Cette lenteur, presque languissante, semble faire partie des murs du bâtiment, de la salle aux fauteuils rouge sombre, aux couloirs.
Le spectateur japonais, élément comique du tableau, n'arrête pas de changer de place ne trouvant nulle part le calme nécessaire. Il sort un instant, fumer une cigarette, et demande du feu au projectionniste qu'il croise là : cette scène est marrante, car le second fume tranquillement adossé à une grosse pile de cartons, ne laissant devant lui qu'un très étroit couloir pour un passage éventuel. Le Japonais lui, tente, plutôt que de prendre un autre chemin, de "forcer" le passage, leurs corps se plus que touchant, il approche aussi son visage du sien comme pour l'embrasser.

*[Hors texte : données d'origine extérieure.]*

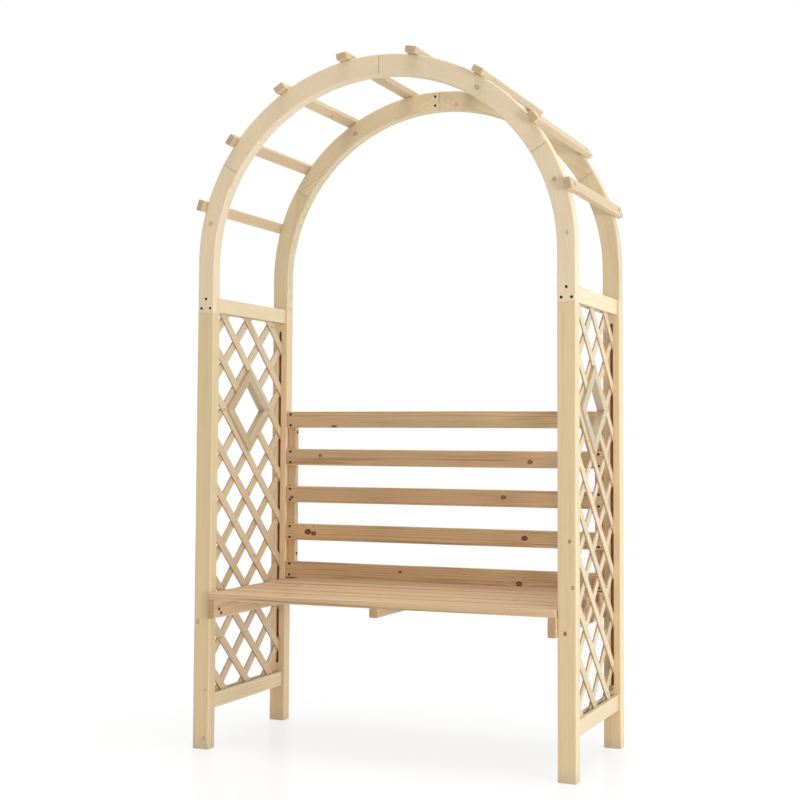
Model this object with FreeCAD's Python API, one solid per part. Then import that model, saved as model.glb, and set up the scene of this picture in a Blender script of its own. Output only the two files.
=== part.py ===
import FreeCAD, Part
import math
import os

from FreeCAD import Vector

# Garden arbour seat: two arched end frames of planed softwood, joined by rungs over the arch,
# two lattice sides, a slatted back and a plank seat.
# Millimetres. X is the width, -Y is the open front, Z is up from the ground.

# Posts and the two frames
frame_width = 1200.0
frame_spacing = 510.0
post_width = 54.0
post_depth = 40.0
edge_easing = 2.0

# Half-lap joint between a post and its arch: its height is that of the arch's shoulder
joint_height = 1323.0
lap_length = 50.0
joint_screw_spread = 30.0
joint_screw_rise = 15.0
joint_screw_drop = 6.0

# Arch: the leg length is straight, from the shoulder up to where the curve starts
arch_leg_length = 147.0
crown_band = 62.0
haunch_past_rung = 14.15
crown_tenon_length = 28.0
crown_tenon_thickness = 14.0
crown_screw_spread = 30.0
haunch_dowel_spread = 28.0

# Rungs over the arches, angles in degrees
rung_count = 8
rung_pitch_angle = 20.9
rung_width = 35.0
rung_thickness = 20.0
rung_overhang = 25.0

# Side rails: the top one is placed by its rise above the arch's shoulder
rail_height = 46.0
rail_thickness = 36.0
lower_rail_top = 162.0
top_rail_rise = 51.0
rail_dowel_spread = 18.0

# Lattice
slat_width = 28.0
slat_thickness = 5.0
diamonds_across = 3
diamond_height = 142.0
post_groove_depth = 12.0
rail_groove_depth = 10.0
groove_clearance = 0.4
groove_end_clearance = 2.0
post_groove_stop = 27.0

# Diamond window in the lattice
window_rows_above_middle = 4
window_limb_width = 28.0
window_limb_thickness = 24.0
window_bite = 6.0

# Seat
seat_top = 472.0
seat_board_count = 6
seat_board_width = 90.0
seat_board_gap = 5.0
seat_board_thickness = 22.0
seat_side_clearance = 1.0
bearer_thickness = 24.0
bearer_height = 56.0
bearer_rounding = 5.0
bearer_screw_slant = 13.0
bearer_screw_drop = 7.0
joist_size = 27.0

# Back, measured up from the seat: the lowest slat's underside and the top slat's upper edge
back_slat_count = 5
back_slat_height = 54.0
back_slat_thickness = 12.0
back_slat_lift = 3.5
back_height = 557.0
batten_width = 30.0
batten_thickness = 22.0
batten_top_drop = 9.0
batten_screw_rise = 82.0
batten_screw_drop = 60.0

# Screws. A bite is what a screw has in the second piece, a cover the wood left beyond its point
screw_head = 9.0
screw_shank = 4.5
screw_head_height = 3.5
screw_head_rim = 0.6
screw_sink = 0.4
recess_width = 5.6
recess_slot = 1.3
recess_depth = 1.2
joint_screw_cover = 6.0
crown_screw_cover = 8.0
rung_screw_bite = 25.0
frame_screw_bite = 26.0
slat_screw_bite = 18.0
board_screw_bite = 21.0
slat_screw_spread = 36.0
board_screw_spread = 54.0

# Dowels and lattice nails
dowel_diameter = 8.0
dowel_length = 36.0
dowel_in_post = 14.0
nail_shank = 1.6
nail_head = 3.6
nail_head_height = 0.8
nail_cover = 0.6
nail_edge_room = 10.0

# How far a cutting shape runs past the face that it cuts
cut_margin = 1.0

# Worked out from the sizes above
half_width = frame_width / 2
post_inner_x = half_width - post_width
post_middle_x = half_width - post_width / 2
frame_middle_y = frame_spacing / 2
half_depth = frame_middle_y + post_depth / 2
post_inner_y = frame_middle_y - post_depth / 2
post_top = joint_height + lap_length
arch_springing = joint_height + arch_leg_length
arch_inner_radius = post_inner_x
arch_outer_radius = half_width
arch_outer_centre = arch_springing + arch_inner_radius + crown_band - arch_outer_radius
first_rung_angle = 90 - rung_pitch_angle * (rung_count - 1) / 2
haunch_angle = first_rung_angle + haunch_past_rung
rung_seat_radius = math.sqrt(arch_outer_radius ** 2 - (rung_width / 2) ** 2)
top_rail_top = joint_height + top_rail_rise
top_rail_bottom = top_rail_top - rail_height
groove_width = 2 * slat_thickness + groove_clearance
groove_low = lower_rail_top + post_groove_stop
groove_high = top_rail_bottom - post_groove_stop
seat_underside = seat_top - seat_board_thickness
seat_board_pitch = seat_board_width + seat_board_gap
seat_depth = seat_board_count * seat_board_pitch - seat_board_gap
seat_front = half_depth - seat_depth
back_face = post_inner_y + back_slat_thickness
back_top = seat_top + back_height
batten_top = back_top - batten_top_drop
back_slat_pitch = (back_height - back_slat_lift - back_slat_height) / (back_slat_count - 1)
half_pitch_y = post_inner_y / diamonds_across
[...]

Sinon on a les deux personnes qui ressemblent à s'y méprendre aux acteurs de Dragon Inn (1), et qui ne se rencontrent qu'après la fin de la séance, dehors. L'un pleurait pendant la projection, devant les combats homériques de Hu. Ils apportent une nostalgie triste au film. Voir cet homme pleurer devant son passé, exposé à la vue de tous, à quelque chose de touchant, presque d'angoissant, surtout qu'il garde un visage impassible. Tous deux ramènent le présent vers un passé, pas forcément glorieux ni meilleur, mais ils donnent un sentiment de mélancolie, celle d'une période qui prend fin.
La jeune femme qui passe son temps à manger du bout des dents et qui est avachie sur son fauteuil, est un élément de la bande son : ses cassages de coquille cadencés finissent par s'intégrer, au même titre que le ronronnement du projecteur, que le pas claudiquant de l'ouvreuse, que le film projeté ou que la pluie qui tombe en trombes à l'extérieur au monde sonore du cinéma.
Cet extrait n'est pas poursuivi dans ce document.